Passo 8 – Tornar o abraço política de Estado
Instituir o Abraço Cidadão: policiais treinados para, em vez de algemar, abraçar o agressor no momento da prisão – gesto que desmonta a fantasia de “poder viril” e o coloca como corpo vulnerável. (Sim, é utópico. A utopia é o único mapa que ainda não foi manchado de sangue.)
4. O que resta quando tudo isso passar?
Restará o desejo sem medo. Mulheres caminhando às 3h da manhã com fones, sem fones, com short, com véu, com nada, com tudo. Homens chorando em rodas de rap sem serem chamados de “fracos”. Crianças chamando “mãe” quem quer que cuide, “pai” quem quer que ame. E, sobretudo, restará a palavra mútua: eu só existo se você existir, livre.
5. Epílogo analítico
A violência contra a mulher é o sintoma de que a humanidade ainda não aprendeu a lidar com a diferença radical. Matamos o que nos desestabiliza.
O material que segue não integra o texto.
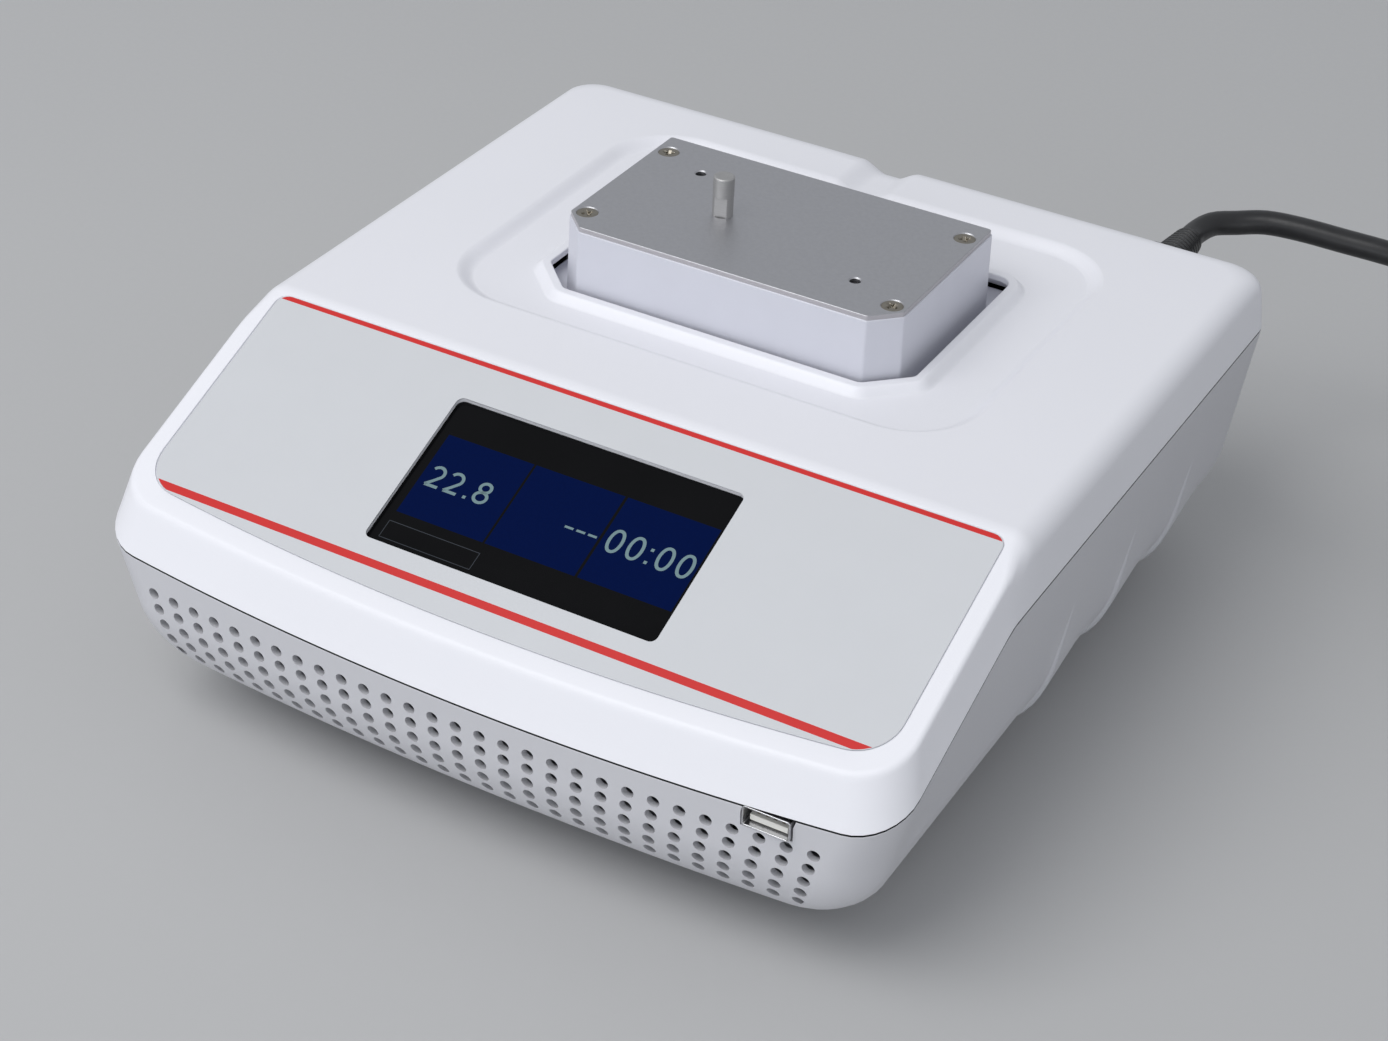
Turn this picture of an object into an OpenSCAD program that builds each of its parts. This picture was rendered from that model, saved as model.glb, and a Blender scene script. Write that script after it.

A cura, portanto, não é “empoderar” a mulher para que ela se torne “igual ao homem”, mas desempoderar o homem da ilusão de que precisa ser “superior” para existir.
Quando o homem aceitar que pode ser falto, frágil, finito – como já é a mulher que lhe deu à luz –, a violência perderá seu combustível: o medo de ser carne.
Então, talvez, no 25 de novembro de algum ano que ainda não tem nome, não haverá mais campanhas.
Haverá apenas um dia comum, onde ninguém precisará lembrar que não nascemos para morrer de amor.
Porque finalmente saberemos que nascemos para viver de desejo compartilhado.